I read about the fiascos involving non-Bumiputera top scorers who are denied entry to critical courses at local universities and are offered forestry and fisheries instead. (My cousin scored 10 A1s for SPM and yet was denied a scholarship).
I read about UMNO Youth attacking the so-called meritocracy system because there are less than 60% Malay students in law and pharmacy whilst conveniently keeping silent about the fact that 90% of overseas scholarship recipients are Malays and that Malays form the vast majority in courses like medicine, accountancy and engineering at local universities.
I read about the Higher Education Minister promising that non-Bumiputera Malaysians will never, ever step foot into UiTM.I read about a poor Chinese teacher’s daughter with 11 A1s being denied a scholarship, while I know some Malay friends who scored 7 As and whose parents are millionaires being given scholarships.
I read about the brilliant Prof. K.S. Jomo who was denied a promotion to Senior Professor (not even to Head of Department) although he was backed by references from three Nobel Prize winners. Of course, his talent is recognised by a prestigious appointment at the United Nations.
I read about UMNO Youth accusing Chinese schools of being detrimental to racial integration while demanding that Mara Junior Science Colleges and other residential schools be reserved for only Malays.
I read about the Malay newspaper editors attacking the private sector for not appointing enough Malays to senior management level whilst insisting that the government always ensure that Malays dominate anything government-related.
I read that at our local universities not a single Vice-Chancellor or Deputy Vice-Chancellor is non-Malay.
I read that in the government not a single Secretary-General of any ministry is non-Malay. The same goes for all government agencies like the police, armed forces, etc.
I read about UMNO screaming for the Malay Agenda while accusing everyone else of racism for whispering about equality.
I read about a poor Indian lady having to pay full price for a low-cost house after being dispossessed from a plantation whilst Malay millionaires demand their 10% Bumiputera discount when buying RM2 million bungalows in a gated community.
I read about my beloved national schools becoming more and more Islamic by the day, enforced by overzealous principals.

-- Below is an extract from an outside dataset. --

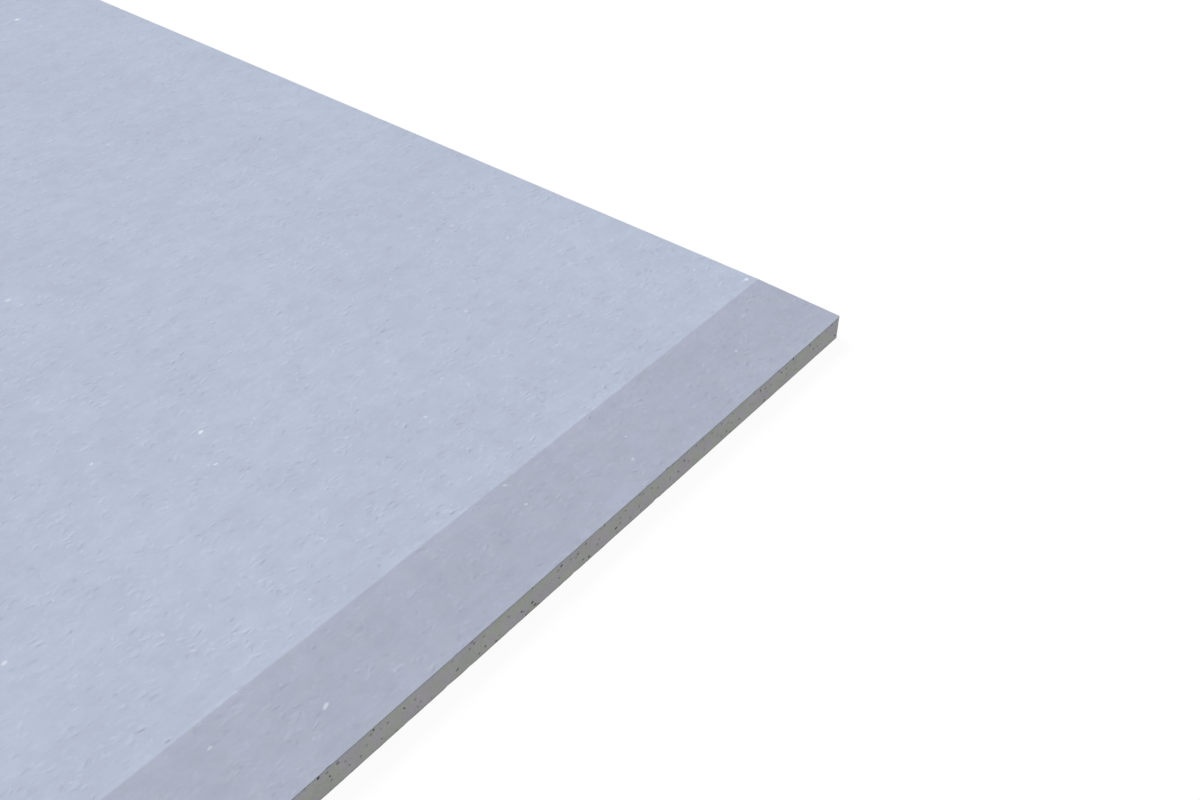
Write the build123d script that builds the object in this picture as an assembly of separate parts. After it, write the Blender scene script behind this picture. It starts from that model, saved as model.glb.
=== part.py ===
"""Full drywall sheet, lying flat with its face up.

A gypsum core is sandwiched between a face paper and a back paper, and both papers end flush
with the core, so the core is bare on all four edges. The face dips to a shallow taper along
each long edge, where joint tape and compound go, and is flat between the two tapers. The back
is flat.

Frame: +X along the sheet, +Y across it, +Z up out of its face. The origin is the middle of the
back, on the floor that the sheet lies on. All sizes are in millimetres.
"""

import os

from build123d import *

# Driving dimensions
sheet_length = 2400.0
sheet_width = 1200.0
sheet_thickness = 12.5
taper_width = 42.0  # from the long edge in to the crease where the flat field starts
taper_depth = 1.2  # how much thinner the sheet is at the long edge than in the field
face_paper_thickness = 0.4
back_paper_thickness = 0.4


def face_line(depth):
    """Points across the sheet, from one long edge to the other, that far below the face."""
    half_width = sheet_width / 2
    half_field = half_width - taper_width
    field_height = sheet_thickness - depth
    edge_height = field_height - taper_depth
    return [
        (-half_width, edge_height),
        (-half_field, field_height),
        (half_field, field_height),
        (half_width, edge_height),
    ]


def back_line(height):
    """Points across the sheet, from one long edge to the other, that far above the back."""
    return [(-sheet_width / 2, height), (sheet_width / 2, height)]


def layer(lower_line, upper_line):
    """One layer of the sheet: the section between two lines across it, run its whole length."""
    outline = Polyline(*lower_line, *reversed(upper_line), close=True)
    section = make_face(Plane.YZ * outline)
    return extrude(section, amount=sheet_length / 2, both=True)


layers = {
    "back_paper": layer(back_line(0), back_line(back_paper_thickness)),
    "gypsum_core": layer(back_line(back_paper_thickness), face_line(face_paper_thickness)),
    "face_paper": layer(face_line(face_paper_thickness), face_line(0)),
}

os.makedirs("parts", exist_ok=True)
for name, shape in layers.items():
    export_step(shape, f"parts/{name}.step")
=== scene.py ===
"""Finishes the drywall sheet: its face paper, its bare gypsum core and its back paper.

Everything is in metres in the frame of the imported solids: +X along the sheet, +Y across it, +Z up
out of its face, with the origin at the middle of the back. Each layer is modelled over its solid
and takes the solid's place, with the cut edges, air bubbles, raised fibres and lint of the real
sheet.
"""

import contextlib
import math
import random

import bmesh
import bpy
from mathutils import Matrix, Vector


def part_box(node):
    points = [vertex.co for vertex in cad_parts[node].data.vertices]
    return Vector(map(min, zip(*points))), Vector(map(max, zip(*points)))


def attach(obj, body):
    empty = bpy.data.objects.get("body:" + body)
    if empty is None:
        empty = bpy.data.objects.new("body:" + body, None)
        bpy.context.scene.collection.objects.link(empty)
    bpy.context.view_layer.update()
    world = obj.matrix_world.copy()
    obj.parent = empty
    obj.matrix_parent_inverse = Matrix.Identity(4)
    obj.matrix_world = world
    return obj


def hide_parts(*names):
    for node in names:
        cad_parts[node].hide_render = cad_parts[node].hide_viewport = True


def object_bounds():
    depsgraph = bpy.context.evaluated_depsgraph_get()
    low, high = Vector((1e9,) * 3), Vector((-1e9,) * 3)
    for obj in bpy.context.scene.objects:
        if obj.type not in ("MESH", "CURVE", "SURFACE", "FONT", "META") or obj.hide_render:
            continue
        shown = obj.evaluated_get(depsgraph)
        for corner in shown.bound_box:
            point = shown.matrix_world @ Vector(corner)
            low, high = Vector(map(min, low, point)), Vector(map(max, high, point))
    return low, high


bl_info = {
    "name": "Drywall sheet",
    "version": (1, 0, 0),
    "blender": (4, 5, 0),
    "location": "View3D > Sidebar > Drywall",
    "description": "Models and finishes a drywall sheet around its packed solids",
    "category": "Object",
}

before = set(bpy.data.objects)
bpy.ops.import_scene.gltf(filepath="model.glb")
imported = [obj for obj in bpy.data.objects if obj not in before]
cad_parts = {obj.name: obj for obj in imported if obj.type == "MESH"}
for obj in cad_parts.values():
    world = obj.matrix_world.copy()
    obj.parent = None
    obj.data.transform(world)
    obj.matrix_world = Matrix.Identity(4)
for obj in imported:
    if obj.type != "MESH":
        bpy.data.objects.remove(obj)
cad_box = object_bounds()

MILLIMETRE = 0.001
NEAR = 0.00001  # how close a point has to be to count as lying on a line or plane
NICK_DEPTHS = (0.08 * MILLIMETRE, 0.15 * MILLIMETRE, 0.25 * MILLIMETRE)
NICK_SPAN = 0.49  # how far from the middle of its side a nick may lie, of the side's length
NOISE_SPAN = (0.28, 0.72)  # the usual lowest and highest value of a noise
CUT_SLOT = 1  # the material of a paper's cut edges, or of the air bubbles
LINT_SLOT = 2  # the lint's material
LINT_FACES = 8  # faces of one speck of lint

# The export map, in its own points
MAP_SIDE = 1024
SIDE_ACROSS = (2, 1022)  # where the hidden and the shown side lie across the map, and up it
HIDDEN_UP = (3, 27)
SHOWN_UP = (104, 1022)
EDGE_ACROSS = (12, 1012)  # where the rows of cut edge lie across the map
EDGE_UP = (32, 1022)  # and up it, where no side shows
EDGE_ROW = 6  # height of a row, where a side shows
PAPER_IN_ROW = (0.1, 0.9)  # the part of a row's height that a paper's edge takes
CORE_IN_ROW = (0.04, 0.96)
LINT_START = (12.5, 72.5)  # the lowest corner of the first speck of lint
LINT_CELL = 4
LINT_SPECK = 3  # what a speck takes of its cell
LINT_ACROSS = 250  # cells in a row

# Lint that shows at the corner: millimetres from the end and from the long edge, length, width,
# tone, and its turn from the sheet's length in degrees
CORNER_LINT = (
    (220.5, 150.5, 3.0, 1.8, 0.95, 10),
    (228.5, 131.5, 2.2, 1.2, 0.8, -20),
    (277.5, 17.0, 3.8, 1.6, 0.55, 24),
    (283.5, 14.5, 5.6, 0.8, 0.12, 24),
    (310.0, 32.0, 2.4, 1.4, 0.35, 5),
    (3.7, 46.0, 2.6, 1.8, 1.0, 0),
    (49.0, 544.5, 4.0, 2.8, 0.9, 15),
    (257.5, 167.5, 2.0, 1.4, 0.6, 30),
    (330.5, 108.5, 2.6, 1.8, 0.7, 0),
    (217.5, 286.0, 3.4, 2.4, 0.6, -15),
)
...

I read about my Form 4 World History (Sejarah Dunia) syllabus, which now contains only one chapter of world history, with Islamic history covering the rest of the book.
As I read all this I tremble with fear. I love my country and long to return. I am willing to take a 70% pay cut. I am willing to face a demotion. I honestly want to contribute my expertise in complex financial services and capital markets. But really, is there a future for me, for my children and for their children? I am truly frightened.

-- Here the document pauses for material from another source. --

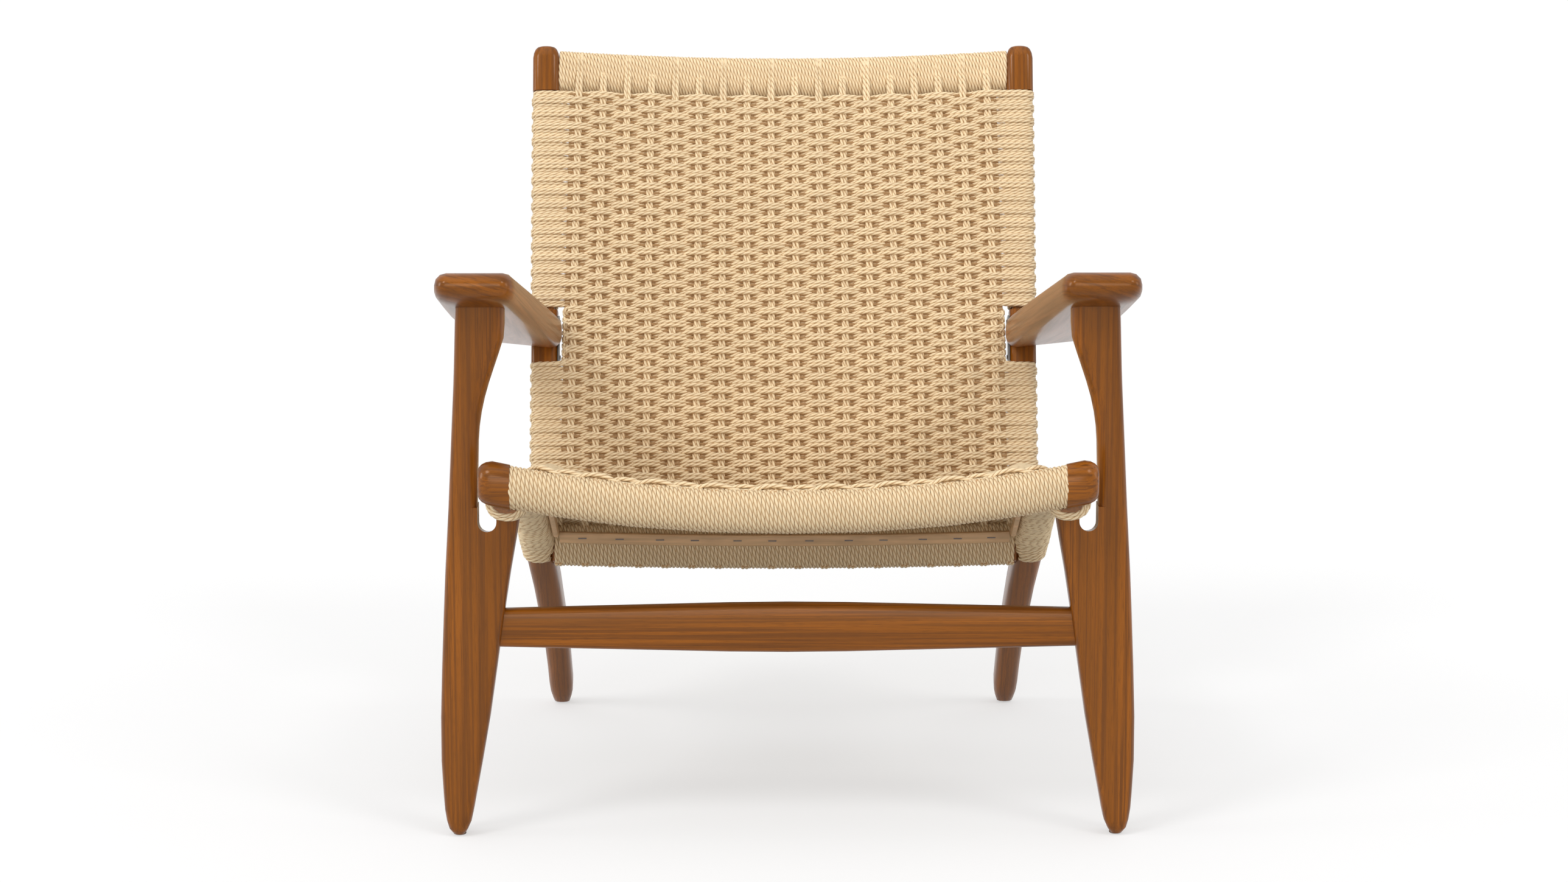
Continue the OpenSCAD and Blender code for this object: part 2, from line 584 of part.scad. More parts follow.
// underside of the seat panel
function seat_z(x, y) = weave_gap + (abs(x) > hold_x ? seat_edge(y) : seat_line(x, y)
  + (seat_edge(y) - seat_line(hold_x, y)) * cosh(seat_hang * x / hold_x) / cosh(seat_hang));
seat_ts = [0.2, 0.4, 0.6, 0.74, 0.875];
seat_right = concat(hold_x * seat_ts, [hold_x, hold_x + 9, seat_half]);
seat_xs = concat(-rev(seat_right), [0], seat_right);
seat_ys = [seat_y0, 0, 60, 130, 200, 260, 310, 345, 370, 395, rear_y - 18, rear_y - 2, seat_y1];
// slab over a grid: f gives the lower point, t the thickness vector
module sheet(xs, ys, f, t) {
  nx = len(xs);
  ny = len(ys);
  m = nx * ny;
  pts = concat([for (y = ys) for (x = xs) f(x, y)], [for (y = ys) for (x = xs) f(x, y) + t]);
  cells = [for (j = [0:ny - 2]) for (i = [0:nx - 2]) j * nx + i];
  top = [for (a = cells) each [[m + a, m + a + nx, m + a + 1], [m + a + 1, m + a + nx, m + a + nx + 1]]];
  low = [for (a = cells) each [[a, a + 1, a + nx], [a + 1, a + nx + 1, a + nx]]];
  // a strip of two triangles from point a to point b, the two in either order
  front = [for (i = [0:nx - 2]) each strip(i, i + 1, m)];
  back = [for (i = [0:nx - 2]) each strip((ny - 1) * nx + i + 1, (ny - 1) * nx + i, m)];
  left = [for (j = [0:ny - 2]) each strip((j + 1) * nx, j * nx, m)];
  right = [for (j = [0:ny - 2]) each strip((j + 1) * nx - 1, (j + 2) * nx - 1, m)];
  faces = concat(top, low, front, back, left, right);
  polyhedron(points = pts, faces = [for (f = faces) rev(f)], convexity = 6);
}
function strip(a, b, m) = [[a, a + m, b], [b, a + m, b + m]];
// backward set of the back panel in the frame of the stiles
back_hang = 1.45;
function back_n(x, z) = let (u = max(0, min(1, (z - low_rail_z) / (top_rail_z - low_rail_z))))
  rail_set - weave_gap + bow(x, lerp(low_bow, top_bow, u)) * cosh(back_hang * (2 * u - 1)) / cosh(back_hang);
back_xs = [for (i = [-8:8]) i / 8 * (rail_half - (cord_t - rebate) - 0.3)];
back_zs = [for (t = [0, 0.09, 0.17, 0.27, 0.37, 0.49, 0.6, 0.72, 0.82, 0.91, 1])
  lerp(weft_low, top_rail_z + 0.5, t)];

// ---- nodes ----
module front_leg_left() placed() mirrored(false) front_leg();
module front_leg_right() placed() mirrored(true) front_leg();
module side_frame_left() placed() mirrored(false) side_frame();
module side_frame_right() placed() mirrored(true) side_frame();
module armrest_left() placed() mirrored(false) armrest();
module armrest_right() placed() mirrored(true) armrest();
module back_stile_left() placed() mirrored(false) stile();
module back_stile_right() placed() mirrored(true) stile();
module stretcher_node() placed() front_stretcher();
module seat_front_rail() placed() color(wood_col) front_rail_body(0);
module seat_rear_rail() placed() color(wood_col) union() {
  rear_loft(rear_half(), 0);
  for (s = [-1, 1]) scale([s, 1, 1]) rear_tenon(0);
}
module back_top_rail() placed() back_rail(top_rail_z, top_bow);
module back_bottom_rail() placed() back_rail(low_rail_z, low_bow);
module seat_rod_rear() placed() color(rod_col) difference() {
  rear_rod_body(0);
  staples(0.05);
}
module seat_rod_left() placed() mirrored(false) side_rod();
module seat_rod_right() placed() mirrored(true) side_rod();
module arm_plate_left() placed() mirrored(false) arm_plate();
module arm_plate_right() placed() mirrored(true) arm_plate();
module arm_screws() placed() {
  arm_screw_set();
  mirror([1, 0, 0]) arm_screw_set();
}
module rod_staples() placed() color(steel_col) staples(0);
module glide_front_left() placed() glide(-glide_front_x(), leg_t / 2);
module glide_front_right() placed() glide(glide_front_x(), leg_t / 2);
module glide_rear_left() placed() glide(-glide_rear_x(), glide_rear_y());
module glide_rear_right() placed() glide(glide_rear_x(), glide_rear_y());
module front_rail_wrap() placed() color(cord_col) difference() {
  front_rail_sleeve_body();
  front_rail_body(sleeve_gap);
}
module rear_rail_wrap() placed() color(cord_col) difference() {
  rear_loft(rear_half() - 0.2, cord_t);
  rear_loft(rear_half() + 1, sleeve_gap);
  staples(0.05);
}
module top_rail_wrap() placed() back_rail_sleeve(top_rail_z, top_bow);
module bottom_rail_wrap() placed() back_rail_sleeve(low_rail_z, low_bow);
module side_front() side_sleeve([at_y(rail_front + 1), at_y(-1)], [at_y(rail_front - 2), at_y(1)]);
module side_rear() side_sleeve(concat([at_y(leg_t + 1.5)], wrap_path(4, 14), [knee_at(16)]),
  concat([at_y(leg_t - 1)], wrap_path(4, 14), [knee_at(20)]));
module side_wrap_front_left() placed() mirrored(false) side_front();
module side_wrap_front_right() placed() mirrored(true) side_front();
module side_wrap_rear_left() placed() mirrored(false) side_rear();
module side_wrap_rear_right() placed() mirrored(true) side_rear();
module stile_wrap_upper_left() placed() mirrored(false) stile_sleeve(notch_hi, weft_top);
module stile_wrap_upper_right() placed() mirrored(true) stile_sleeve(notch_hi, weft_top);
module stile_wrap_lower_left() placed() mirrored(false) stile_sleeve(weft_low, notch_lo);
module stile_wrap_lower_right() placed() mirrored(true) stile_sleeve(weft_low, notch_lo);
module seat_weave() placed() color(cord_col)
  sheet(seat_xs, seat_ys, function (x, y) [x, y, seat_z(x, y)], [0, 0, weave_t]);
module back_weave() placed() color(cord_col) back_frame() difference() {
  sheet(back_xs, back_zs, function (x, z) [x, back_n(x, z), z], [0, -weave_t, 0]);
  // the panel stops at the last warp beside the armrests
  for (s = [-1, 1]) scale([s, 1, 1]) translate([rail_half - 14, -20, notch_lo])
    cube([40, 60, notch_hi - notch_lo]);
}

front_leg_left();
front_leg_right();
side_frame_left();
side_frame_right();
armrest_left();
armrest_right();
back_stile_left();
back_stile_right();
stretcher_node();  // front_stretcher
seat_front_rail();
seat_rear_rail();
back_top_rail();
back_bottom_rail();
seat_rod_rear();
seat_rod_left();
seat_rod_right();
arm_plate_left();
arm_plate_right();
arm_screws();
rod_staples();
glide_front_left();
glide_front_right();
glide_rear_left();
glide_rear_right();
front_rail_wrap();
rear_rail_wrap();
top_rail_wrap();
bottom_rail_wrap();
side_wrap_front_left();
side_wrap_front_right();
side_wrap_rear_left();
side_wrap_rear_right();
stile_wrap_upper_left();
stile_wrap_upper_right();
stile_wrap_lower_left();
stile_wrap_lower_right();
seat_weave();
back_weave();
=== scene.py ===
import math

import bmesh
import bpy
import numpy as np
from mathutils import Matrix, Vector
from mathutils.bvhtree import BVHTree


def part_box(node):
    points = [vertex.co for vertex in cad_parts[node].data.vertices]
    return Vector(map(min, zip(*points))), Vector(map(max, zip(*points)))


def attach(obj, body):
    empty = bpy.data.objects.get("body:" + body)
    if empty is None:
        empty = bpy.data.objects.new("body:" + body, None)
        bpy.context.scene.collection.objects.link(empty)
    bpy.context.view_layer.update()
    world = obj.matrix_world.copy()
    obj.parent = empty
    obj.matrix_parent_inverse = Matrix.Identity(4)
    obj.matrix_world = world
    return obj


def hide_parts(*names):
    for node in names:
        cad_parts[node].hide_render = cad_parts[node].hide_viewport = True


bl_info = {
    "name": "Woven Cord Armchair",
    "version": (1, 0, 0),
    "blender": (4, 5, 0),
    "location": "View3D > Sidebar > Armchair",
    "description": "Dresses the frame of a low wooden armchair with its finishes, windings and woven panels",
    "category": "Add Mesh",
}

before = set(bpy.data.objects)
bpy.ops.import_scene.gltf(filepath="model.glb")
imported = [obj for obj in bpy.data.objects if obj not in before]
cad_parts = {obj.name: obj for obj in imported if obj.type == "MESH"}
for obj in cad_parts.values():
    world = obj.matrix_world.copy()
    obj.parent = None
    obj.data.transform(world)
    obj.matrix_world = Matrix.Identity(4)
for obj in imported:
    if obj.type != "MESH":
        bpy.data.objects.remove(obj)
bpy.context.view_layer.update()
MM = 0.001
X_AXIS = Vector((1.0, 0.0, 0.0))
Y_AXIS = Vector((0.0, 1.0, 0.0))
Z_AXIS = Vector((0.0, 0.0, 1.0))
SIDES = ((-1, "left"), (1, "right"))

ON_WOOD = 2.05 * MM  # from the wood to the middle of a cord wound on it
ON_WINDING = 3.0 * MM  # from the wood to the middle of a warp that crosses the winding
SECOND_LAYER = 5.6 * MM  # from the wood to the middle of a cord wound over another
PANEL_HALF = 3.0 * MM  # from a CAD panel's face to the surface that the cords are woven in
OVER_RAIL = 6.2 * MM  # from the front rail's top to that surface
BEND_STRETCH = 1.12  # length along the side frames' bend for each length along the seat
# The core strands are dark strands of painted shade, laid between the rows where the cord lies in shade.
CORE_DEPTH = 0.8 * MM  # from that surface to the core strands
CORE_THICKNESS = 0.78  # share of the cord's thickness
CORE_LAY = 10.0  # so long that a core strand shows no twist
CORE_STEP = 2.5  # segment length of a core strand, in steps of the cord
POINTS_PER_PLY = 3  # profile points for each ply, the first of them in the groove
SEAT_REACH = 0.2535  # half the width of the seat's rows, up to the side frames
BACK_REACH = 0.2525  # half the width of the back's rows, up to the stiles
MARGIN_WAVE = 0.27  # share of the swing left in a row where it meets the stile
NOTCH_MARGIN = 1.5 * MM  # room that a cord keeps beside the notch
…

I can deal with the lack of democracy, the lack of press freedom, the ISA, our inefficient and bureaucratic civil service, our awful manners, and even a little corruption. But I cannot deal with racism in my homeland.

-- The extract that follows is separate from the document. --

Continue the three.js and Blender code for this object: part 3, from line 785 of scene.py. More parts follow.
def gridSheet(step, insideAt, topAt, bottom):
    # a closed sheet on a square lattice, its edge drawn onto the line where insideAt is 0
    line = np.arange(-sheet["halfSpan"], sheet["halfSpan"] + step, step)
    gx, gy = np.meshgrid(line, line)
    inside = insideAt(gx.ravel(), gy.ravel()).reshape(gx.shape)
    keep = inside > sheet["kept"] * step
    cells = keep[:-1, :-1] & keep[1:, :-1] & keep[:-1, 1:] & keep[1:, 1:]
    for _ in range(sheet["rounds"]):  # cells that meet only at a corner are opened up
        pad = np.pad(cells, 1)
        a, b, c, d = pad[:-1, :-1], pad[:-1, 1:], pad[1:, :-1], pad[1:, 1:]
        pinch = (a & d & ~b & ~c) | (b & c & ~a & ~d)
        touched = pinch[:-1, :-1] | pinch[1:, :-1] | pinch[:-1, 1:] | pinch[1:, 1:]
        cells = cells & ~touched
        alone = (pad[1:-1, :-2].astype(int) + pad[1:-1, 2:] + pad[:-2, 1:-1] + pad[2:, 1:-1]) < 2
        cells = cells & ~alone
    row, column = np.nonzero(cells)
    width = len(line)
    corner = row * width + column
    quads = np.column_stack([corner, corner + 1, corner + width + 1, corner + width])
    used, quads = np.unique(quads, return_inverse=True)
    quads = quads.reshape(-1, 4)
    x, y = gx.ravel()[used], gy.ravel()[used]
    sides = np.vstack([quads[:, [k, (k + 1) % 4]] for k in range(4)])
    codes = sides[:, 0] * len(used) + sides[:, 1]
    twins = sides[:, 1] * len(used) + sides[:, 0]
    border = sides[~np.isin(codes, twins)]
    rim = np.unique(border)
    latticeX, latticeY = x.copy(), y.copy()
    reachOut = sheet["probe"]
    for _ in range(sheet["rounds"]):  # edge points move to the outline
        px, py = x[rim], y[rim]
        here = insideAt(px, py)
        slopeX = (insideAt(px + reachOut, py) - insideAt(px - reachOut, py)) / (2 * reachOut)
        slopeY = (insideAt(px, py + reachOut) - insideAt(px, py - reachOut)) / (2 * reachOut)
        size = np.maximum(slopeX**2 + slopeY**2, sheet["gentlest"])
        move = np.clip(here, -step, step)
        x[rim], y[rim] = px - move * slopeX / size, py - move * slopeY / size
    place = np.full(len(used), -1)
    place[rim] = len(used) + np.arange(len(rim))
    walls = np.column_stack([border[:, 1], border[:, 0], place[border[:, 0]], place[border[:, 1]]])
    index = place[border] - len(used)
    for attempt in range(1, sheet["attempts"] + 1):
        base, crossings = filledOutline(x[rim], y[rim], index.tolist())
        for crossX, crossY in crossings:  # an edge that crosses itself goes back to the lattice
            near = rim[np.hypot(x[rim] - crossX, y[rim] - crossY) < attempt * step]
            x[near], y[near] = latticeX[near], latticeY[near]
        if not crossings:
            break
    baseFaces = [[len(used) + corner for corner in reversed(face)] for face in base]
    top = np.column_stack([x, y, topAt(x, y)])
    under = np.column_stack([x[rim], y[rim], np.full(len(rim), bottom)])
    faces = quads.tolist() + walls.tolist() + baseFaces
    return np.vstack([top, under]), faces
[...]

I think this is the single biggest factor which is keeping people like me away. And bear in mind, there are so many of us (researchers, scientists, bankers, economists, lawyers, academics, etc.). What people read about in Malaysia (like Dr Terence Gomez) is but the tiniest tip of the iceberg. You will be amazed to know about Malaysians denied JPA scholarships (which would have made them civil servants), took loans to attend Ivy League universities, but who are later asked to advise our government (on IT, economics, etc.) at fees running to millions of US dollars. Such information will never be published because it is politically incorrect.
As a Christian, I pray for God’s blessing on this great country of ours. I pray that He blesses our leaders with the foresight and humanity to see that this will not work and cannot continue. I pray they will have the strength to make our country a home for all Malaysians plus they will have mercy on the poor, including the non-Malays. I pray for true racial harmony and acceptance (not just tolerance) in Malaysia.